= Data shown =
◆ ◆ ◆ ◆

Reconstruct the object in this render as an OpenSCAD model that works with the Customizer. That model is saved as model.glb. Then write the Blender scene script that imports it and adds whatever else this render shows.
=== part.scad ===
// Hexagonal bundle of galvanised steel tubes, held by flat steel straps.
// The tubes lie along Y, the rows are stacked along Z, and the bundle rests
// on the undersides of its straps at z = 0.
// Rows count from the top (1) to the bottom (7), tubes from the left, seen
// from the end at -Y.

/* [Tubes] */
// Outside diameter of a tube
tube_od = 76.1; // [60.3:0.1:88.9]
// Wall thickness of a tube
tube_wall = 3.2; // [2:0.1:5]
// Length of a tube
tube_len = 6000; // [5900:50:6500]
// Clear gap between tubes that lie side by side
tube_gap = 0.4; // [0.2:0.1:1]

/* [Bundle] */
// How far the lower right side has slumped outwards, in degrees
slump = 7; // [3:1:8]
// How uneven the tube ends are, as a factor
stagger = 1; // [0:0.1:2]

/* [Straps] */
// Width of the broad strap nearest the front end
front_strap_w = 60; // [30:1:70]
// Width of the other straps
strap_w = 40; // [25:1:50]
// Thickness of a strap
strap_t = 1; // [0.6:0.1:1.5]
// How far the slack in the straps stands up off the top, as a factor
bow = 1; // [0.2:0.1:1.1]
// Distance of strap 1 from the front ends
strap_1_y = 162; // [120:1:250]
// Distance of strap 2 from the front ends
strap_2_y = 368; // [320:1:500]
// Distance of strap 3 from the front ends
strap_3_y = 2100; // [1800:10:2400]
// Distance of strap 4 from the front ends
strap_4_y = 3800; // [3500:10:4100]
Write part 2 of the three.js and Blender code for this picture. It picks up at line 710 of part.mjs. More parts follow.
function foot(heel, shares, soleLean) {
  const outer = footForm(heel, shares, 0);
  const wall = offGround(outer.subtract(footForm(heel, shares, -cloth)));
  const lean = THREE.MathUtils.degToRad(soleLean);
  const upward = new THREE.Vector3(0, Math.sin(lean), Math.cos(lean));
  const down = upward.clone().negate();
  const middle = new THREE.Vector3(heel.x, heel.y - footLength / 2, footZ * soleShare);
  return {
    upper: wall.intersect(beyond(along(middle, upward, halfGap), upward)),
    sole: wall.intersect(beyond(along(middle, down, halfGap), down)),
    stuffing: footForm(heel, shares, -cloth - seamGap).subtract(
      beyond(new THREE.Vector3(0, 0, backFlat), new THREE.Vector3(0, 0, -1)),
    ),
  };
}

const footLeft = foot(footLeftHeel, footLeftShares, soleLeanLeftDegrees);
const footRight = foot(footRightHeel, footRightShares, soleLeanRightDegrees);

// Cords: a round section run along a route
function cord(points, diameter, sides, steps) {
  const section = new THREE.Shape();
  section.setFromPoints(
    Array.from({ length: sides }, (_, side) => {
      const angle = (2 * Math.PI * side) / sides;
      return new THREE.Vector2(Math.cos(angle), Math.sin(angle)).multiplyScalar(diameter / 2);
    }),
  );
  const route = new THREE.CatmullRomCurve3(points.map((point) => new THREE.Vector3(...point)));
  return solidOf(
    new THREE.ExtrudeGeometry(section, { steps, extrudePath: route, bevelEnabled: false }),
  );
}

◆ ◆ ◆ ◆

= What you will do =
Extract each entry in full and write it down exactly.

= Task solution =
Reconstruct the object in this render as an OpenSCAD model that works with the Customizer. That model is saved as model.glb. Then write the Blender scene script that imports it and adds whatever else this render shows.
=== part.scad ===
// Hexagonal bundle of galvanised steel tubes, held by flat steel straps.
// The tubes lie along Y, the rows are stacked along Z, and the bundle rests
// on the undersides of its straps at z = 0.
// Rows count from the top (1) to the bottom (7), tubes from the left, seen
// from the end at -Y.

/* [Tubes] */
// Outside diameter of a tube
tube_od = 76.1; // [60.3:0.1:88.9]
// Wall thickness of a tube
tube_wall = 3.2; // [2:0.1:5]
// Length of a tube
tube_len = 6000; // [5900:50:6500]
// Clear gap between tubes that lie side by side
tube_gap = 0.4; // [0.2:0.1:1]

/* [Bundle] */
// How far the lower right side has slumped outwards, in degrees
slump = 7; // [3:1:8]
// How uneven the tube ends are, as a factor
stagger = 1; // [0:0.1:2]

/* [Straps] */
// Width of the broad strap nearest the front end
front_strap_w = 60; // [30:1:70]
// Width of the other straps
strap_w = 40; // [25:1:50]
// Thickness of a strap
strap_t = 1; // [0.6:0.1:1.5]
// How far the slack in the straps stands up off the top, as a factor
bow = 1; // [0.2:0.1:1.1]
// Distance of strap 1 from the front ends
strap_1_y = 162; // [120:1:250]
// Distance of strap 2 from the front ends
strap_2_y = 368; // [320:1:500]
// Distance of strap 3 from the front ends
strap_3_y = 2100; // [1800:10:2400]
// Distance of strap 4 from the front ends
strap_4_y = 3800; // [3500:10:4100]
Write part 2 of the three.js and Blender code for this picture. It picks up at line 710 of part.mjs. More parts follow.
function foot(heel, shares, soleLean) {
  const outer = footForm(heel, shares, 0);
  const wall = offGround(outer.subtract(footForm(heel, shares, -cloth)));
  const lean = THREE.MathUtils.degToRad(soleLean);
  const upward = new THREE.Vector3(0, Math.sin(lean), Math.cos(lean));
  const down = upward.clone().negate();
  const middle = new THREE.Vector3(heel.x, heel.y - footLength / 2, footZ * soleShare);
  return {
    upper: wall.intersect(beyond(along(middle, upward, halfGap), upward)),
    sole: wall.intersect(beyond(along(middle, down, halfGap), down)),
    stuffing: footForm(heel, shares, -cloth - seamGap).subtract(
      beyond(new THREE.Vector3(0, 0, backFlat), new THREE.Vector3(0, 0, -1)),
    ),
  };
}

const footLeft = foot(footLeftHeel, footLeftShares, soleLeanLeftDegrees);
const footRight = foot(footRightHeel, footRightShares, soleLeanRightDegrees);

// Cords: a round section run along a route
function cord(points, diameter, sides, steps) {
  const section = new THREE.Shape();
  section.setFromPoints(
    Array.from({ length: sides }, (_, side) => {
      const angle = (2 * Math.PI * side) / sides;
      return new THREE.Vector2(Math.cos(angle), Math.sin(angle)).multiplyScalar(diameter / 2);
    }),
  );
  const route = new THREE.CatmullRomCurve3(points.map((point) => new THREE.Vector3(...point)));
  return solidOf(
    new THREE.ExtrudeGeometry(section, { steps, extrudePath: route, bevelEnabled: false }),
  );
}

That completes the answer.